* Problem *
Lines that hold the word "piece" should be located and copied.

begin

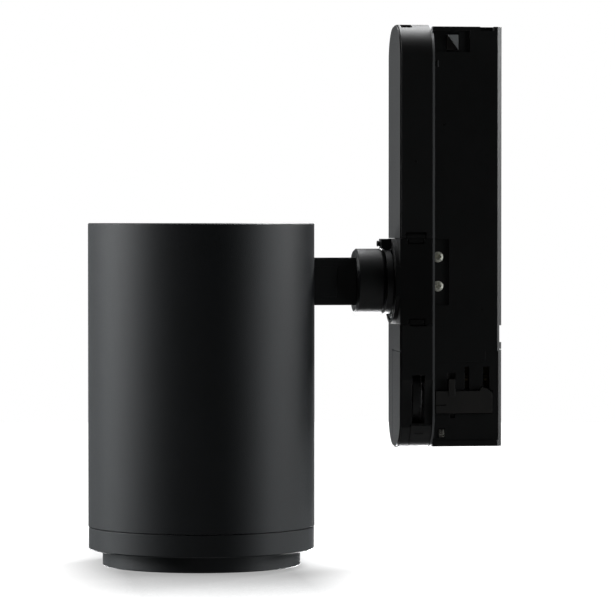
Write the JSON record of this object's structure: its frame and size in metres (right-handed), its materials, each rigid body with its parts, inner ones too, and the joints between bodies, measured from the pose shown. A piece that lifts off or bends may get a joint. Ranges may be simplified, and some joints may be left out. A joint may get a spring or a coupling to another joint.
{
  "type": "track spotlight",
  "caption": "Museum track spotlight: a black cylindrical zoom head on a tilting arm and panning knuckle, carried by a long in-track driver adapter with phase dial and release tab.",
  "frame": {"origin": "where the pan axis crosses the seat of the track adapter, the plane of the cover's shoulder that lies against the track's mouth", "axes": "+X along the pan axis into the track; +Z along the track towards the adapter's latch end, which is up as pictured, with the head pointing down along -Z; +Y to the rear"},
  "size_m": [0.1644, 0.09, 0.2147],
  "materials": {
    "housing_black": "matt fine-texture powder coat",
    "arm_black": "satin powder coat",
    "adapter_plastic": "fine spark-eroded moulding",
    "swivel_plastic": "smooth moulding",
    "selector_plastic": "satin moulding",
    "lock_plastic": "glass-filled moulding",
    "brass_screw": "yellow-passivated",
    "contact_brass": "plain",
    "contact_nickel": "nickel-plated",
    "steel": "zinc-plated",
    "black_steel": "black oxide",
    "aluminium": "machined",
    "reflector_metal": "bright anodised",
    "circuit_board": "solder mask",
    "component": "moulded",
    "white_plastic": "moulded",
    "phosphor": "silicone with phosphor",
    "wire_sleeve": "insulation",
    "rubber": "moulded",
    "clear_glass": "polished",
    "bronze": "sintered bronze"
  },
  "bodies": {
    "adapter": {"adapter_base": "adapter_plastic", "insert_lid": "adapter_plastic", "upper_cover": "adapter_plastic", "lower_cover": "adapter_plastic", "swivel_base": "swivel_plastic", "swivel_screws": "brass_screw", "knuckle_collar": "arm_black", "pan_lock_lug": "swivel_plastic", "track_contacts": "contact_brass", "earth_contacts": "contact_nickel", "driver_board": "circuit_board", "driver_parts": "component", "terminal_block": "white_plastic", "mains_leads": "wire_sleeve", "latch_spring": "steel", "release_spring": "steel"},
    "phase_selector": {"phase_dial": "selector_plastic", "contact_drum": "white_plastic"},
    "release": {"release_tab": "selector_plastic", "cam_plate": "steel"},
    "wing_front": {"lock_wing_front": "lock_plastic"},
    "wing_rear": {"lock_wing_rear": "lock_plastic"},
    "latch_front": {"latch_tooth_front": "lock_plastic"},
    "latch_rear": {"latch_tooth_rear": "lock_plastic"},
    "pan_lock": {"pan_lock_screw": "black_steel"},
    "arm": {"knuckle": "arm_black", "swivel_stud": "steel", "swivel_nut": "steel", "swivel_washers": "steel", "stop_pin": "steel", "arm": "arm_black", "arm_cover": "arm_black", "arm_leads": "wire_sleeve", "tilt_bushes": "bronze"},
    "head": {"housing": "housing_black", "rear_cap": "housing_black", "m3_screws": "black_steel", "tilt_bracket": "steel", "bracket_screws": "black_steel", "tilt_pin": "steel", "tilt_nut": "steel", "tilt_washers": "white_plastic", "heat_sink": "aluminium", "led_board": "white_plastic", "led_emitter": "phosphor", "led_holder": "white_plastic", "head_leads": "wire_sleeve", "reflector": "reflector_metal", "guide_rods": "steel", "glide_ring": "white_plastic"},
    "zoom": {"zoom_ring": "housing_black", "zoom_sleeve": "aluminium", "front_barrel": "housing_black", "front_glass": "clear_glass", "glass_gasket": "rubber", "glass_clip": "black_steel"},
    "carrier": {"lens_carrier": "selector_plastic", "lens": "clear_glass", "cam_pins": "steel"}
  },
  "joints": [
    {"name": "pan", "type": "hinge", "parent": "adapter", "child": "arm", "pos_m": [-0.02, 0, 0], "axis": [1, 0, 0], "range_deg": [-165, 165]},
    {"name": "tilt", "type": "hinge", "parent": "arm", "child": "head", "pos_m": [-0.0584, 0, 0], "axis": [0, 1, 0], "range_deg": [0, 90]},
    {"name": "zoom_turn", "type": "hinge", "parent": "head", "child": "zoom", "pos_m": [-0.0914, 0, -0.1], "axis": [0, 0, 1], "range_deg": [0, 90]},
    {"name": "lens_slide", "type": "slide", "parent": "head", "child": "carrier", "axis": [0, 0, 1], "range_m": [0, 0.018]},
    {"name": "phase_turn", "type": "hinge", "parent": "adapter", "child": "phase_selector", "pos_m": [-0.007, 0, -0.0455], "axis": [1, 0, 0], "range_deg": [0, 180]},
    {"name": "release_pull", "type": "slide", "parent": "adapter", "child": "release", "axis": [0, 0, -1], "range_m": [0, 0.002], "stiffness_N_per_m": 400, "springref_m": -0.004, "deforming": ["release_spring"]},
    {"name": "wing_front_slide", "type": "slide", "parent": "adapter", "child": "wing_front", "axis": [0, 1, 0], "range_m": [0, 0.0016]},
    {"name": "wing_rear_slide", "type": "slide", "parent": "adapter", "child": "wing_rear", "axis": [0, -1, 0], "range_m": [0, 0.0016]},
    {"name": "latch_front_press", "type": "slide", "parent": "adapter", "child": "latch_front", "axis": [0, 1, 0], "range_m": [0, 0.0015], "stiffness_N_per_m": 400, "springref_m": -0.003, "deforming": ["latch_spring"]},
    {"name": "latch_rear_press", "type": "slide", "parent": "adapter", "child": "latch_rear", "axis": [0, -1, 0], "range_m": [0, 0.0015]},
    {"name": "pan_lock_turn", "type": "hinge", "parent": "adapter", "child": "pan_lock", "pos_m": [-0.0196, 0, 0.015], "axis": [1, 0, 0], "range_deg": [0, 90]}
  ],
  "couplings": [
    {"joint": "lens_slide", "follows": "zoom_turn", "m_per_rad": 0.011459},
    {"joint": "wing_front_slide", "follows": "release_pull", "ratio": 0.8},
    {"joint": "wing_rear_slide", "follows": "release_pull", "ratio": 0.8},
    {"joint": "latch_rear_press", "follows": "latch_front_press", "ratio": 1}
  ]
}
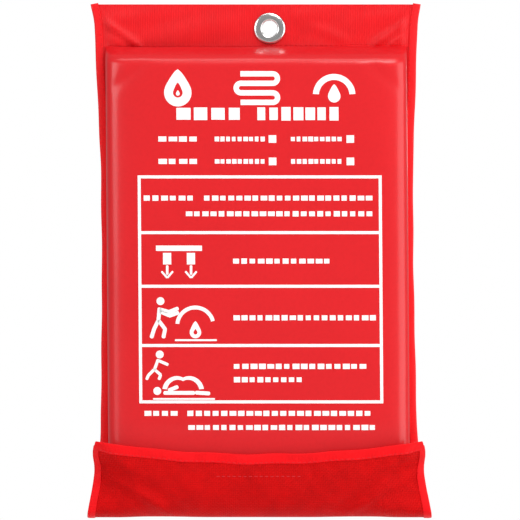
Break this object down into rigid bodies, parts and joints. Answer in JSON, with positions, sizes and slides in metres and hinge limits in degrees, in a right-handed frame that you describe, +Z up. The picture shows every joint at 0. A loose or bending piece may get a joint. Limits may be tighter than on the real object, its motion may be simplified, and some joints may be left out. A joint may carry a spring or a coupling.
{
  "type": "fire blanket in a hanging pouch",
  "caption": "Folded fire blanket in a soft hanging pouch with an eyelet, a hook-and-loop bottom flap and two pull tabs.",
  "frame": {"origin": "middle of the hanging eyelet's hole, in the plane of the back panel", "axes": "+Z up along the hanging pouch, -Y out of the front, +X to the right seen from the front"},
  "size_m": [0.217, 0.0312, 0.3243],
  "materials": {
    "woven_back": "woven polyester",
    "coated_sheet": "smooth glossy coated cloth",
    "ribbed_header": "ribbed woven polyester",
    "binding_tape": "fine ribbed tape",
    "loop_pile": "loop pile",
    "hook_pile": "moulded hooks",
    "nickel_plate": "polished nickel plate",
    "red_thread": "sewing thread",
    "white_thread": "sewing thread",
    "white_ink": "screen-printed ink",
    "flap_cloth": "plain woven polyester",
    "flap_binding": "fine ribbed tape",
    "glass_cloth": "woven glass fibre",
    "hem_tape": "woven tape",
    "tab_webbing": "cotton webbing"
  },
  "bodies": {
    "pouch": {"back_panel": "woven_back", "front_panel": "coated_sheet", "header_facing": "ribbed_header", "left_side_binding": "binding_tape", "right_side_binding": "binding_tape", "mouth_hem": "coated_sheet", "loop_tape": "loop_pile", "eyelet": "nickel_plate", "eyelet_washer": "nickel_plate", "header_stitching": "red_thread", "side_stitching": "red_thread", "hem_stitching": "red_thread", "loop_tape_stitching": "red_thread", "printed_title": "white_ink", "printed_frame": "white_ink", "printed_text": "white_ink", "printed_pictograms": "white_ink"},
    "flap_lower": {"bottom_fold": "flap_cloth", "flap_web": "flap_cloth", "web_left_binding": "flap_binding", "web_right_binding": "flap_binding", "flap_crease": "flap_cloth"},
    "flap_upper": {"flap_panel": "flap_cloth", "flap_top_binding": "flap_binding", "flap_left_binding": "flap_binding", "flap_right_binding": "flap_binding", "hook_tape": "hook_pile", "flap_stitching": "red_thread", "hook_tape_stitching": "white_thread"},
    "blanket": {"blanket_pack": "glass_cloth", "blanket_hem": "hem_tape"},
    "left_tab": {"left_pull_tab": "tab_webbing", "left_tab_stitching": "red_thread"},
    "right_tab": {"right_pull_tab": "tab_webbing", "right_tab_stitching": "red_thread"}
  },
  "joints": [
    {"name": "flap_fold_hinge", "type": "hinge", "parent": "pouch", "child": "flap_lower", "pos_m": [-0.007, -0.0016, -0.3075], "axis": [1, 0, 0], "range_deg": [0, 123]},
    {"name": "flap_crease_hinge", "type": "hinge", "parent": "flap_lower", "child": "flap_upper", "pos_m": [-0.007, -0.0299, -0.28912], "axis": [1, 0, 0], "range_deg": [0, 57]},
    {"name": "blanket_slide", "type": "slide", "parent": "pouch", "child": "blanket", "axis": [0, 0, -1], "range_m": [0, 0.05]},
    {"name": "left_tab_swing", "type": "hinge", "parent": "blanket", "child": "left_tab", "pos_m": [-0.057, -0.02, -0.2633], "axis": [-1, 0, 0], "range_deg": [-6, 6]},
    {"name": "right_tab_swing", "type": "hinge", "parent": "blanket", "child": "right_tab", "pos_m": [0.043, -0.02, -0.2633], "axis": [-1, 0, 0], "range_deg": [-6, 6]}
  ],
  "couplings": [
    {"joint": "flap_fold_hinge", "follows": "blanket_slide", "rad_per_m": 42.93},
    {"joint": "flap_crease_hinge", "follows": "blanket_slide", "rad_per_m": 19.894}
  ]
}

end

* Correct output *
Write the JSON record of this object's structure: its frame and size in metres (right-handed), its materials, each rigid body with its parts, inner ones too, and the joints between bodies, measured from the pose shown. A piece that lifts off or bends may get a joint. Ranges may be simplified, and some joints may be left out. A joint may get a spring or a coupling to another joint.
Break this object down into rigid bodies, parts and joints. Answer in JSON, with positions, sizes and slides in metres and hinge limits in degrees, in a right-handed frame that you describe, +Z up. The picture shows every joint at 0. A loose or bending piece may get a joint. Limits may be tighter than on the real object, its motion may be simplified, and some joints may be left out. A joint may carry a spring or a coupling.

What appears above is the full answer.